The Georgecus' were mainly interested in South America's potential for growth using river commerce. One can see why. The Continent has thirty percent of the worlds fresh water, one third of its forestland, fishing cattle, agriculture, abundant minerals and energy. But most of these riches are untapped because nobody can get them out. The brothers were convinced that the continent's river network could transform the wild interior into a land of plenty. Paul, the engineering professor at Simon Bolivar University in Caracus, estimated that the cost of linking all of South America through its rivers would cost at least $50 billion....but since the governments were mired in debt, he didn't think that the financing for the river project would be available some time.
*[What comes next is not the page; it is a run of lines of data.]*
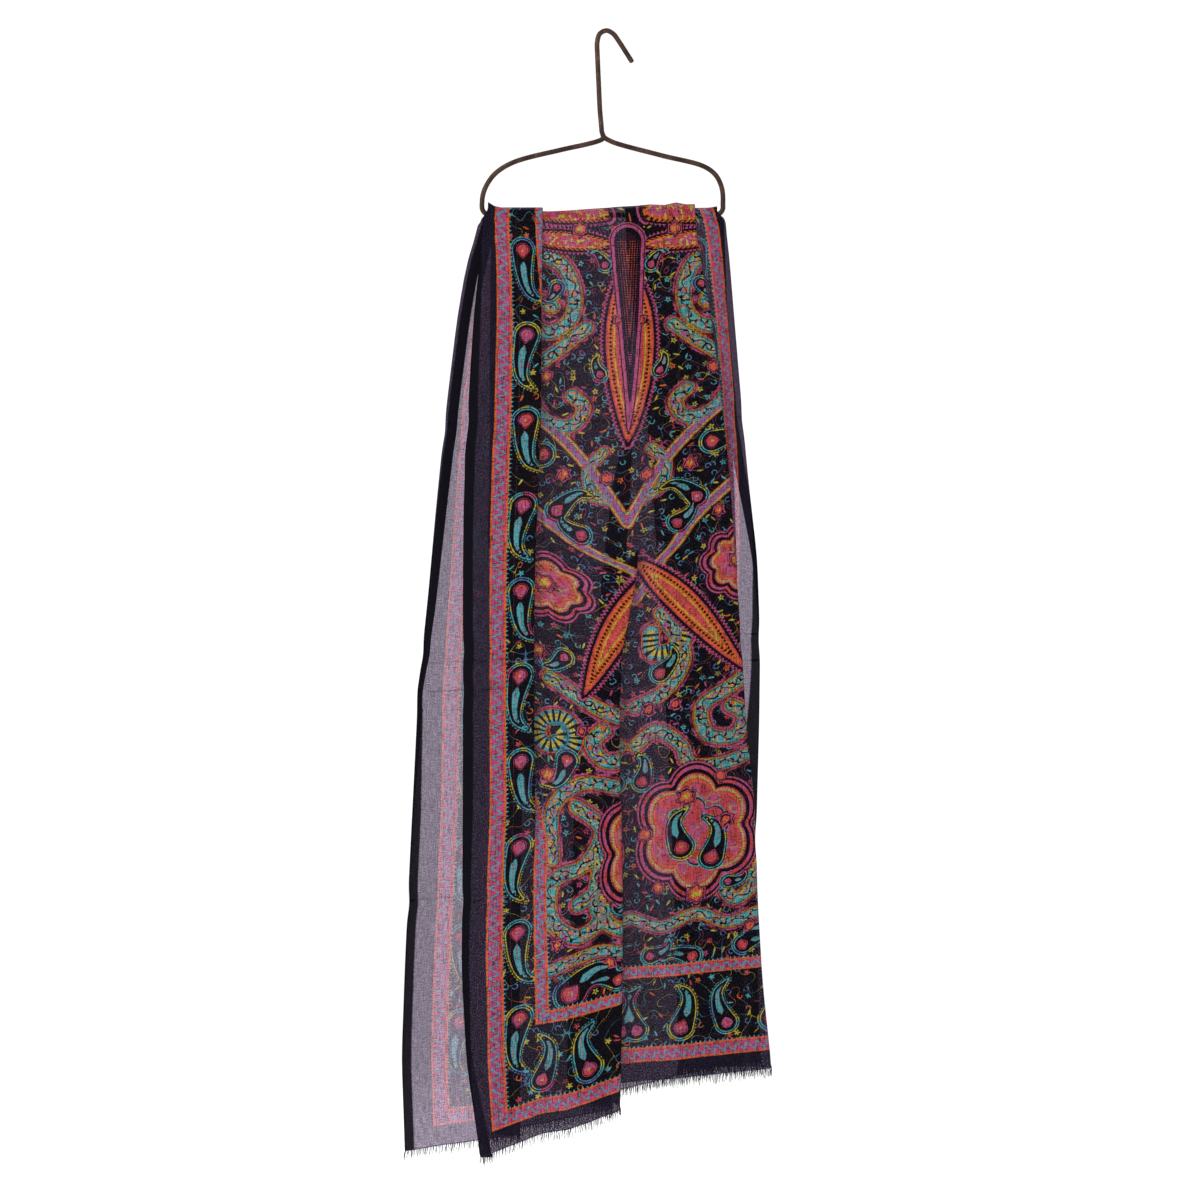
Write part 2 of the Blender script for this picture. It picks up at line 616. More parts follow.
def closest(line, x, y):
    """Distance to a line, the side of it and the length along it, for every point"""
    best, side, along = np.full(x.shape, 1e9), np.zeros(x.shape), np.zeros(x.shape)
    run = 0.0
    for p, q in zip(line[:-1], line[1:]):
        way = q - p
        length = max(1e-6, float(np.hypot(*way)))
        k = np.clip(((x - p[0]) * way[0] + (y - p[1]) * way[1]) / length ** 2, 0, 1)
        dx, dy = x - p[0] - way[0] * k, y - p[1] - way[1] * k
        distance = np.hypot(dx, dy)
        hit = distance < best
        best = np.where(hit, distance, best)
        side = np.where(hit, np.sign(way[0] * dy - way[1] * dx), side)
        along = np.where(hit, run + length * k, along)
        run += length
    return best, side, along, run


SCROLL, CHEVRON, CURL = 0.0, 1.0, 2.0
BANDS = (
    (SCROLL, 7.0, curve([(118, 74), (98, 50), (70, 58), (56, 88), (60, 118), (82, 132), (100, 118), (92, 98),
                         (78, 104)])),
    (SCROLL, 6.5, curve([(44, 128), (66, 146), (92, 168), (100, 198), (84, 226), (58, 232), (46, 214), (58, 200)])),
    (SCROLL, 6.5, curve([(122, 96), (146, 128), (156, 172), (140, 214), (118, 236)])),
    (SCROLL, 5.0, curve([(24, 262), (40, 282), (34, 308), (14, 316)])),
    (SCROLL, 6.5, curve([(30, 452), (58, 500), (40, 540), (8, 556)])),
    (SCROLL, 7.0, curve([(150, 500), (112, 536), (78, 560), (84, 592), (112, 596), (122, 574), (108, 562)])),
    (SCROLL, 6.5, curve([(8, 600), (30, 584), (56, 602), (66, 624), (100, 626), (140, 616), (176, 640), (184, 690)])),
    (SCROLL, 7.0, curve([(150, 640), (128, 668), (150, 702), (180, 712), (184, 752), (158, 776), (132, 760),
                         (138, 736), (156, 742)])),
    (SCROLL, 6.5, curve([(134, 700), (138, 752), (112, 780), (98, 758), (114, 744)])),
    (SCROLL, 5.5, curve([(0, 792), (34, 804), (70, 792), (104, 806), (140, 796), (186, 806)])),
    (CURL, 8.0, curve([(20, 404), (44, 428), (60, 462), (50, 492), (26, 496), (22, 474)])),
    (CURL, 7.0, spiral(160, 560, 26, 6, 0.3, 1.3)),
    (CHEVRON, 5.0, curve([(189, 120), (150, 164), (106, 208), (62, 250), (26, 296), (0, 340)], 3)),
    (CHEVRON, 5.0, curve([(189, 226), (150, 268), (108, 308), (66, 346), (28, 390), (0, 436)], 3)),
)

LEAF, MEDALLION, FEATHER = 0.0, 1.0, 2.0
# Big shapes: kind, half width or radius, and a middle line, or a centre and the number of scallops.
BIG_LEAVES = (
    (LEAF, 25.0, curve([(0, 74), (0, 254)], 3)),
    (LEAF, 15.0, curve([(4, 396), (60, 448), (122, 524)], 5)),
    (FEATHER, 10.0, curve([(20, 8), (60, 5), (130, 4)], 3)),
    (FEATHER, 10.5, curve([(20, 38), (60, 34), (128, 26)], 3)),
    (FEATHER, 9.0, curve([(184, 66), (168, 30), (150, 12)], 3)),
)
MEDALLIONS = (
    (112.0, 398.0, 37.0, 8, 1.0),
    (70.0, 696.0, 60.0, 6, 1.16),
    (178.0, 300.0, 24.0, 6, 1.0),
)
BOTEH, DAGGER, ROSE = 0.0, 1.0, 2.0


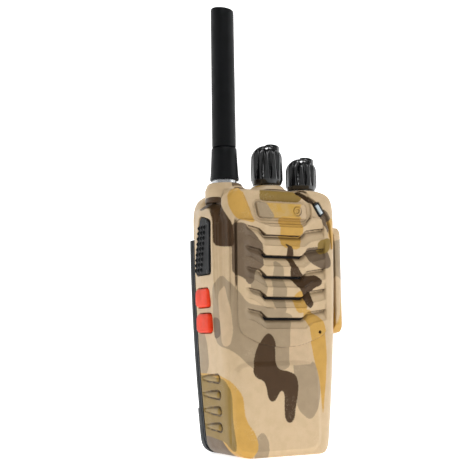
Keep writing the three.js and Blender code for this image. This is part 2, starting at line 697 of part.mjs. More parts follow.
const finish = (color, roughness, metalness = 0) => ({ color, roughness, metalness });
const CAMO = finish(0xcbb48f, 0.5);
const LABEL = finish(0xb8995c, 0.4);
const BLACK = finish(0x1d1f21, 0.45);
const SOFT_BLACK = finish(0x24282b, 0.7);
const ORANGE = finish(0xf0532f, 0.45);
const DARK_GREY = finish(0x2f3334, 0.55);
const CHASSIS = finish(0x35383a, 0.6, 0.8);
const STEEL = finish(0xb4b6b8, 0.3, 1);
const BRASS = finish(0xc9a24a, 0.3, 1);
const CLEAR = finish(0xdfe6e8, 0.1);
const BOARD_GREEN = finish(0x1f5a3a, 0.5);
const CLOTH = finish(0x0d0d0e, 0.95);
const CELL = finish(0x8a949c, 0.5);

// ---------- assembly ----------

const radio = new THREE.Group();

function place(name, solid, look) {
  const mesh = new THREE.Mesh(geometryOf(solid), new THREE.MeshStandardMaterial(look));
  mesh.name = name;
  radio.add(mesh);
}

place("front_case", frontCase(), CAMO);
place("label_plate", prismY(labelOutline(0), [-15.1, CASE.front + 0.6]), LABEL);
place("status_lens", statusLens(), CLEAR);
place("jack_block", jackBlock(), BLACK);
place("chassis_frame", chassisFrame(), CHASSIS);
place("main_circuit_board", circuitBoard(), BOARD_GREEN);
place("radio_shield_can", shieldCan(), STEEL);
place("speaker_frame", speakerFrame(), STEEL);
place("speaker_cone", speakerCone(), SOFT_BLACK);
place("speaker_magnet", speakerMagnet(), STEEL);
place("speaker_cloth", speakerCloth(), CLOTH);
place("microphone", microphone(), STEEL);
place("talk_switch", sideSwitch(TALK_SWITCH), BLACK);
place("upper_key_switch", sideSwitch(KEYS.upper), BLACK);
place("lower_key_switch", sideSwitch(KEYS.lower), BLACK);
place("channel_switch", rotarySwitch(CHANNEL, 5.6), STEEL);
place("volume_switch", rotarySwitch(VOLUME, 4.4), STEEL);
place("antenna_socket", antennaSocket(), BRASS);
place("torch_lens", lampLens(), CLEAR);
place("torch_lamp", lampBody(), CLEAR);
place("battery_contact_block", contactBlock(), BRASS);
place("chassis_screw_left", screwAlongY(-1, CASE_SCREW, 8), STEEL);
place("chassis_screw_right", screwAlongY(1, CASE_SCREW, 8), STEEL);
place("clip_screw_left", screwAlongY(-1, CLIP_SCREW, 4.4), STEEL);
place("clip_screw_right", screwAlongY(1, CLIP_SCREW, 4.4), STEEL);
place("cover_hinge_pin", coverPin(), STEEL);
place("talk_button", talkButton(), SOFT_BLACK);
place("upper_side_key", sideKey(KEYS.upper), ORANGE);
place("lower_side_key", sideKey(KEYS.lower), ORANGE);
place("channel_shaft", shaft(CHANNEL), STEEL);
place("channel_knob", knob(CHANNEL), BLACK);
place("volume_shaft", shaft(VOLUME), STEEL);
place("volume_knob", knob(VOLUME), BLACK);
place("antenna_center_pin", antennaPin(), BRASS);
place("antenna_connector", antennaConnector(), STEEL);
place("antenna_sleeve", antennaSleeve(), SOFT_BLACK);
place("antenna_whip", antennaWhip(), SOFT_BLACK);
place("accessory_cover", accessoryCover(), CAMO);
place("battery_tray", batteryTray(), DARK_GREY);
place("battery_cover", batteryCover(), DARK_GREY);
place("battery_cell", batteryCell(), CELL);
place("battery_circuit", batteryCircuit(), BOARD_GREEN);
place("battery_contacts", batteryContacts(), BRASS);
place("battery_lock", batteryLock(), BLACK);

export default radio;
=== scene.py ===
import json
import math

import bpy
import numpy as np
from mathutils import Matrix


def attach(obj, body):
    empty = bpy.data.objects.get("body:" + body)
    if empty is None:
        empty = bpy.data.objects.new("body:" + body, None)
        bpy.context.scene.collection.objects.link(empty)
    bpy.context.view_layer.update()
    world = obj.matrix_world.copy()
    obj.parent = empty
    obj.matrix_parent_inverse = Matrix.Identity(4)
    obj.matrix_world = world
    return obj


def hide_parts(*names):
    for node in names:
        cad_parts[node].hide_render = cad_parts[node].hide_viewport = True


# Lengths are in millimetres until a mesh is made; only the lights' places and sizes are in metres.
# The front faces -Y, +X is the right side as seen from the front, and +Z is up.
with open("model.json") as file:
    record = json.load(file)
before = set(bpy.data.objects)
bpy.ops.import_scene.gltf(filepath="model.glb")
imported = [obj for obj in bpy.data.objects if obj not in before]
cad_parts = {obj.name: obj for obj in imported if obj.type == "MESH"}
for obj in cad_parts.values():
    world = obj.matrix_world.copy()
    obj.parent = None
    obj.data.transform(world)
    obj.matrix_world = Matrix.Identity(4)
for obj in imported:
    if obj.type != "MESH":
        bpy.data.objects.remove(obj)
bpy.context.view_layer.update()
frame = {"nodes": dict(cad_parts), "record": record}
nodes = frame["nodes"]

FRONT, BACK, TOP, WALL = -14.6, 17.0, 110.0, 1.8
BAY_FRONT, BAY_TOP = 12.9, 90.2
BLEND = 1.6
CORNER = 8.0
GAP = 0.3
BASE_LIFT = 0.03
HINGE_X, HINGE_Y, HINGE_MIDDLE = 29.4, 6.8, 72.5
ANTENNA_X, CHANNEL_X, VOLUME_X = -19.5, 1.0, 18.2
GROOVE_PITCH = 8.5
GROOVE_TOPS = [94.4 - GROOVE_PITCH * i for i in range(5)]
RIB_HEIGHTS = [31.8, 25.2, 18.6, 12.0]
TALK_OUTLINE = [(-4, 96.2), (-3.4, 74.4), (10.6, 74.4), (10.8, 82), (6, 98.4), (3.2, 98.4)]
KEYS = {"upper": (5.6, 64.9), "lower": (4.9, 54.4)}
KEY_HALF = (6.0, 3.9)
POINTER = (0.5, -0.866)
CAMO_REACH = 4.0
SETTLE_ROUNDS = 4


# ---------- distance fields ----------

def smooth_max(a, b, k):
    """The larger of two fields, with the edge where they meet rounded over a width of about k."""
    h = np.maximum(k - np.abs(a - b), 0) / k
    return np.maximum(a, b) + h * h * k / 4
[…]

In 1983 Peru's President Fernando Belaunde Terry and some other South American presidents made part of the trip to the Bolivar bicentennial ceremonies in Venezuela by river aboard the "Amazonia" to show his support of continental integration through waterways. No doubt the future restoration of these ancient Atlantean waterways will reveal a whole new world lying dormant beneath the swampy jungles of this forgotten prehistoric land.